Gegenüber der Imbissstube betreibt Jans Mutter (Teresa Harder) einen Telefonshop, von dem aus die in Stuttgart gestrandeten Migranten in die ganze Welt hinaustelefonieren. Jeden Tag sitzt hier ein alter Mann (Klaus Manchen) in der Kabine, der gegen die eigene Demenz ankämpft und versucht, Kontakt zu seiner Tochter aufzunehmen, die nichts mehr von ihm wissen will. In der Mitte der Kreuzung campiert Bruno (Thorsten Merten) auf einer Verkehrsinsel.

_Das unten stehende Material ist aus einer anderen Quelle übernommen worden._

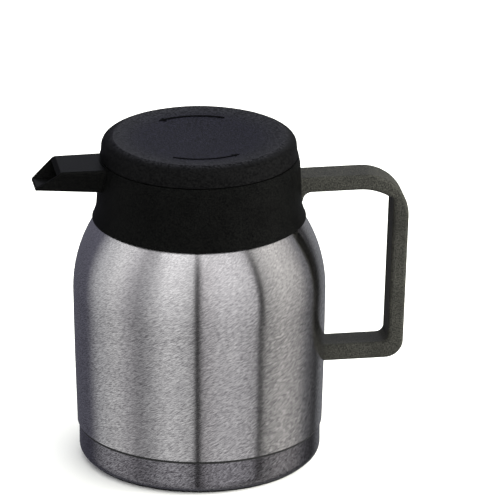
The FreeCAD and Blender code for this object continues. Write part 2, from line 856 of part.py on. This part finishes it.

Bis vor kurzem war er in einem international agierenden Bauunternehmen ein hohes Tier mit Porsche und mitternächtlichen Telefonkonferenzen. Nun verdächtigt man ihn, einige Millionen in die eigene Tasche gewirtschaftet zu haben.
In Willkommen bei Habib ist jeder auf seine eigene Art ein Heimatloser und infolge einschneidender Ereignisse auf der Suche nach dem sicheren Hafen einer eigenen Identität. Was für den einen die Firma ist, ist für den anderen das Dorf, das er als junger Mann verließ, oder das Kind, das er vor vielen Jahren im Stich gelassen hat. Baumann verwebt die gebrochenen Biografien zu einem bunt-melancholischen Flickenteppich und schaut den Figuren bei ihren unbeholfenen Versuchen zu, das eigene Leben neu auszurichten. Dabei sieht allerdings die Steigerung der vierspurigen Dramaturgie hin zum reinigenden Gewitter etwas zu sehr nach Drehbuchseminar aus. Immerhin wird auf kollektive Happy-End-Feierlichkeiten verzichtet. Die Stärke des Films liegt eher in der Anlage der Charaktere als in der Struktur des Plots. Vor allem Thorsten Merten, den man in Andreas Dresens Filmen kennen- und schätzen gelernt hat, ragt als schauspielerisches Kraftwerk aus diesem Ensemblefilm heraus, der seine personellen Ressourcen in einer schärfer konturierten Geschichte sicherlich besser hätte ausschöpfen können.